Revenons à Erica Pomerance qui, ce jour d’automne 1972, entame son tour de chant en récitant une allégorie mystique du chef lakota Black Elk. Ensuite, dans J’ai mon voyage, elle apprend à l’auditoire que « (Robert) Bourassa a été mangé par la bibitte – La computer tu peux pas la détruire », puis que « Nous sommes des consommateurs – Va donc chier, j’ai pas besoin de Woolworth’s Wonderland – Ah oui, tout le monde va encore chez Dupuis Frères pis Woolworth pour acheter leurs underwears – Pis moi je mets du maquillage pour la fête des Travailleurs ». Dame Pomerance revisite aussi le Woodstock de Joni Mitchell : sur les accords bien connus de ce psaume fleur bleue, elle nous entraîne en des lieux où Joni n’a certes jamais mis les pieds. Cet hallucinogène récital se poursuit avec Mon cher frère / Medley trad, au cours duquel Erica cite autant À Saint-Malo, beau port de mer que le Land of a Thousand Dances popularisé par Wilson Pickett.

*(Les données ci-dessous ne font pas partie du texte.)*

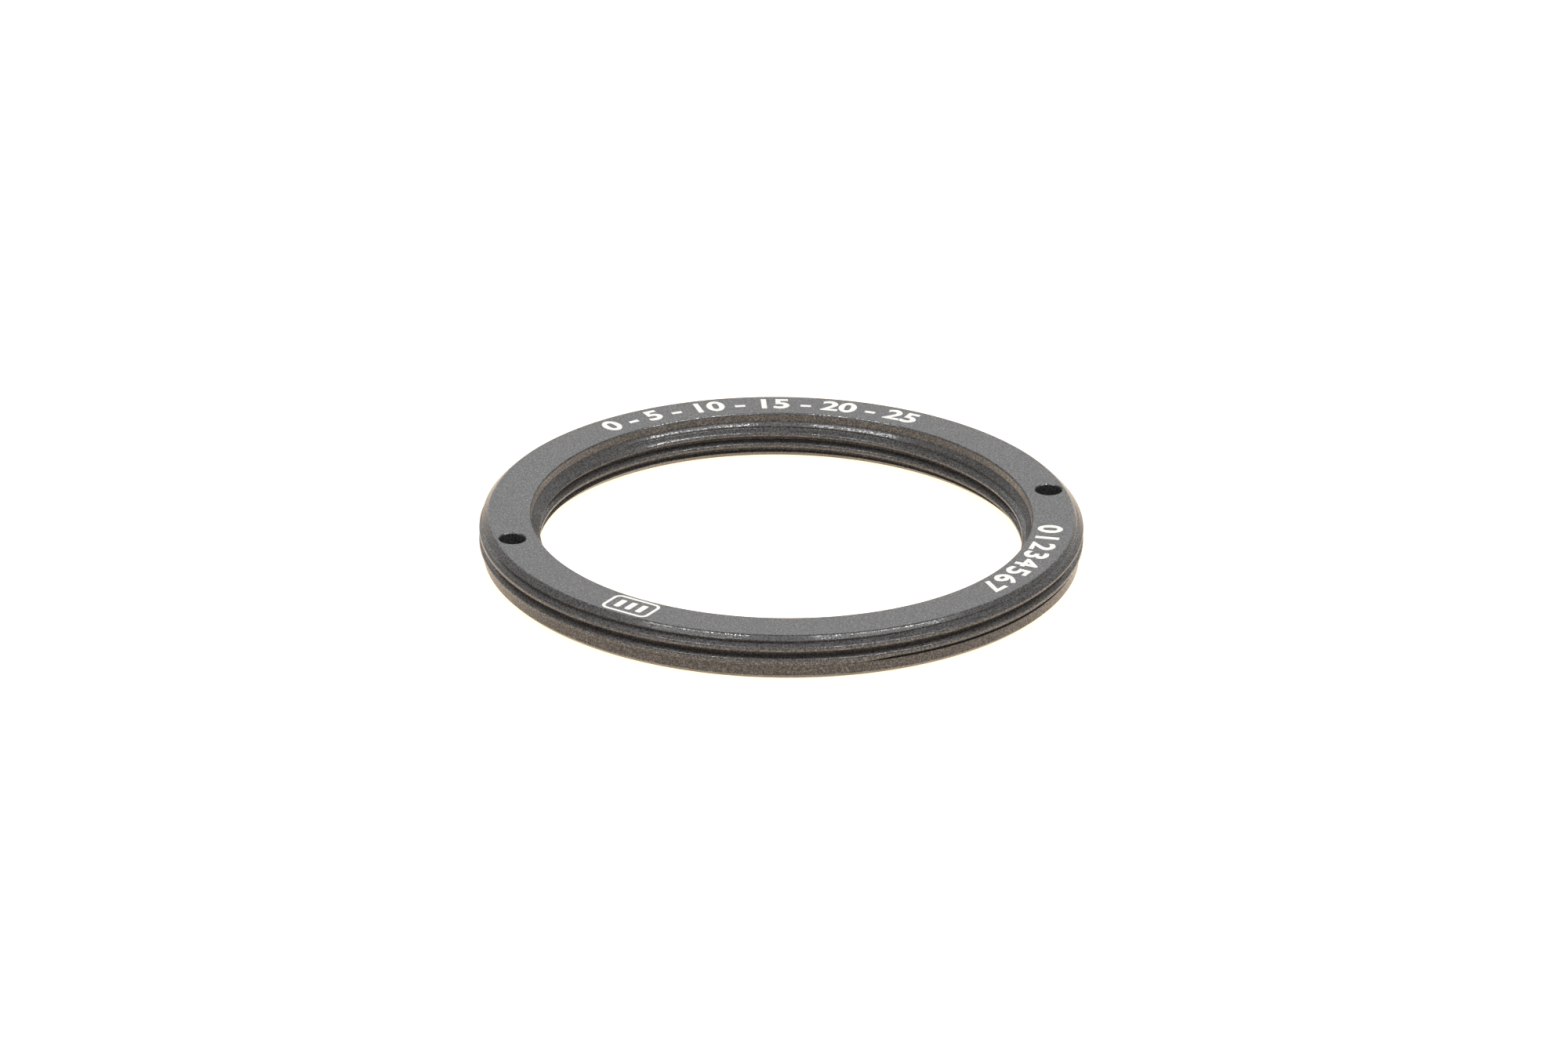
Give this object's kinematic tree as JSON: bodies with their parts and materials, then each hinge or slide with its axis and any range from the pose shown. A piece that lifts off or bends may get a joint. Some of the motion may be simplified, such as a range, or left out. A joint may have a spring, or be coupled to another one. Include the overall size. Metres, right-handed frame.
{
  "type": "threaded adapter ring",
  "caption": "Low-profile matte black metal ring that steps a large outer filter thread down to a smaller inner thread, with spanner holes in its marked face.",
  "frame": {"origin": "centre of the bottom face, on the ring's axis", "axes": "+Z along the ring's axis, out of the marked face that holds the spanner holes; +X through one spanner hole"},
  "size_m": [0.0506, 0.0506, 0.0038],
  "materials": {
    "black_anodised_aluminium": "matte black anodised over a bead-blasted surface",
    "white_marking_ink": "thin screen-printed white marking ink on the marked face; it has no solid of its own"
  },
  "bodies": {
    "root": {"adapter_ring": "black_anodised_aluminium"}
  },
  "joints": []
}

Enfin, elle nous chante La révolution française, qui relate l’expérience susmentionnée chez nos cousins. 

Ce sont les experts en musiques d’improvisation de la maison Tour de Bras, à Rimouski, qui ont mis la main par hasard sur En concert au Petit Québec libre, document qu’il importe de diffuser car il s’écoute, un demi-siècle plus tard, comme un véritable vade-mecum de liberté.